Right now, it feels like the wheels of change that once seemed to be gathering momentum on gender equality have ground to a halt and are winding back. The publicly exposed video footage of Trump describing how he grabbed hold of women, “by the pussy” if he felt like it, should have been enough to halt his political career. Instead, his words were dismissed as “locker-room banter”. Really? Would it be locker-room banter if he blatantly insulted black people, or Muslims, or Jews? Or is sexism the last socially acceptable form of discrimination?

In Geneva last week, an Italian professor claimed physics was invented and built by men. (Interesting that the very next day a woman was named as the recipient of a Nobel prize for physics.) An Indian actress spoke out about Weinstein-type harassment in the Bollywood film industry.
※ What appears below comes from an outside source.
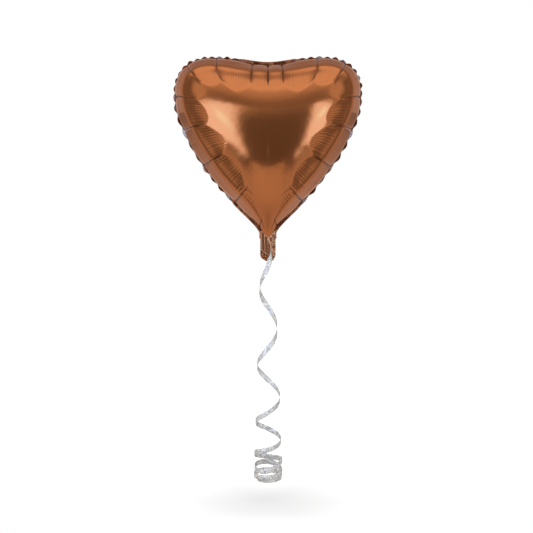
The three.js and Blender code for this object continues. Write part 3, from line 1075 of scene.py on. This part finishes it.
def room():
    """White behind, dark in front with two soft boxes, and half bright overhead, in reflections.

    The camera itself meets plain white, and everything else an even grey. A direction's place on a
    plane ahead of the balloon is x / towards and z / towards, and there the boxes are slanted
    rectangles."""
    world = bpy.data.worlds.new("white_room")
    scene.world = world
    f = Finish(world)
    way = f.node("ShaderNodeTexCoord", output="Generated")
    parts = f.node("ShaderNodeSeparateXYZ", {}, {"Vector": way}).socket.node.outputs
    x, y, z = (Wire(parts[axis]) for axis in "XYZ")
    towards = 0 - y
    steep = towards + 0.27 * f.ramp(z, 0.55, 0.9)
    sides = SIDE_LEVEL * (1 - f.ramp(towards, 0.62, 0.88))
    overhead = 0.16 * f.ramp(z, 0.15, 0.4) + 0.34 * f.ramp(z, 0.78, 0.9)
    front_side = DARK_LEVEL + f.ramp(steep, 0.15, 0.34) * (sides + overhead)
    front_side = front_side + 0.11 * (1 - f.ramp(towards, 0.3, 0.6))
    white = f.ramp(y, -0.06, 0.16)
    behind = BEHIND_LEVEL - 0.14 * f.ramp(z, 0.3, 0.8)
    level = front_side + (behind - front_side) * white
    ahead = f.node("ShaderNodeMath", {"operation": "MAXIMUM"}, {0: towards, 1: 0.1}) ** -1
    across, up = x * ahead, z * ahead
    left_up = up - 0.3 * (across + 0.7)
    left = soft_patch(f, across - 0.3 * up, left_up, (-1.5, -0.24, -0.43, 0.3), 0.06)
    right_up = up + 0.3 * (across - 0.6)
    right = soft_patch(f, across + 0.3 * up, right_up, (0.4, 1.0, -0.43, 0.3), 0.06)
    left_core = soft_patch(f, across, up, (-0.5, -0.36, -0.02, 0.16), 0.16)
    right_core = soft_patch(f, across, up, (0.55, 0.66, -0.02, 0.2), 0.14)
    core = f.ramp(left_core + right_core, 0, 0.7)
    colour = f.mix(white, rgb(1, 1, 1), rgb(0.98, 0.96, 1.0))
    colour = f.mix(left + right, colour, rgb(0.56, 0.8, 1.25))
    colour = f.mix(core, colour, rgb(0.6, 1.25, 1.9))
    level = level + (BOX_LEVEL - level) * (left + right)
    lit = f.node("ShaderNodeBackground", {}, {"Color": colour, "Strength": level})
    plain = f.node("ShaderNodeBackground", {}, {"Color": rgb(1, 1, 1), "Strength": 1.0})
    dim = f.node("ShaderNodeBackground", {}, {"Color": rgb(1, 1, 1), "Strength": 0.5})
    mirrored = f.node("ShaderNodeLightPath", output="Is Glossy Ray")
    seen = f.node("ShaderNodeLightPath", output="Is Camera Ray")
    shader = f.node("ShaderNodeMixShader", {}, {0: mirrored, 1: dim, 2: lit})
    shader = f.node("ShaderNodeMixShader", {}, {0: seen, 1: shader, 2: plain})
    f.end("Surface", shader, "ShaderNodeOutputWorld")


def floor():
    """A pale sheet from in front of the balloon to far behind it. To the camera it glows a little,
    and more towards its edges, so that it meets the white room without a line."""
    corners = [(-FLOOR_HALF, -1.9), (FLOOR_HALF, -1.9), (FLOOR_HALF, -0.2), (4.0, 2.0)]
    corners += [(4.0, 6.0), (-4.0, 6.0), (-4.0, 2.0), (-FLOOR_HALF, -0.2)]
    piece = make_piece("studio_floor", [(x, y, FLOOR_Z) for x, y in corners], [list(range(8))])
    f = material("white_floor")
    away = f.node("ShaderNodeVectorMath", {"operation": "LENGTH"}, {0: place_of(f)}, output="Value")
    seen = f.node("ShaderNodeLightPath", output="Is Camera Ray")
    paper = f.mix(seen, rgb(0.62, 0.59, 0.57), rgb(0.9, 0.9, 0.9))
    diffuse = f.node("ShaderNodeBsdfDiffuse", {}, {"Color": paper})
    strength = seen * (0.055 + 0.6 * f.ramp(away, 0.4, 1.2))
    glow = f.node("ShaderNodeEmission", {}, {"Strength": strength})
    both = f.node("ShaderNodeAddShader", {}, {0: diffuse, 1: glow})
    piece.data.materials.append(f.end("Surface", both))


def lamp_at(name, azimuth, elevation, away, size, radiance):
    """A rectangular lamp that no mirror shows, on a sphere round the heart. Azimuth 0 is the
    camera's side."""
    a, e = math.radians(azimuth), math.radians(elevation)
    way = Vector((math.sin(a) * math.cos(e), -math.cos(a) * math.cos(e), math.sin(e)))
    lamp = bpy.data.lights.new(name, "AREA")
    lamp.shape = "RECTANGLE"
    lamp.size, lamp.size_y = size
    lamp.energy = radiance * math.pi * size[0] * size[1]
    holder = bpy.data.objects.new(name, lamp)
    holder.location = Vector((0, 0, CAMERA_HEIGHT)) + way * away
    holder.rotation_euler = way.to_track_quat("Z", "Y").to_euler()
    holder.visible_glossy = False
    scene.collection.objects.link(holder)


room()
floor()
lamp_at("left_lamp", -34, 10, 2.0, (1.5, 1.3), 2.2)
lamp_at("right_lamp", 34, 10, 2.0, (0.95, 1.3), 2.2)
lamp_at("top_light", 180, 85, 1.9, (0.9, 0.9), 15)
scene.view_settings.view_transform = "Standard"
print("studio made")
In Britain, the gender pay gap still stands at 18%. In America, the President, who has been repeatedly accused of sexually inappropriate behaviour himself, defended a senior judge who has also been accused of sexually inappropriate behaviour, all supposedly under open, public scrutiny.

Worldwide, we perpetuate rigid hierarchies–often male–in our governments, judicial systems and churches. The powerful get protected over the powerless; the institution over the individual; the abuser over the abused. Women are sometimes too complicit in the power games of those hierarchies. Men are sometimes too embarrassed to object to “locker room banter”.

The first step towards change is challenge. Not just for the sake of women–or of men for that matter. But surely for the sake of humanity.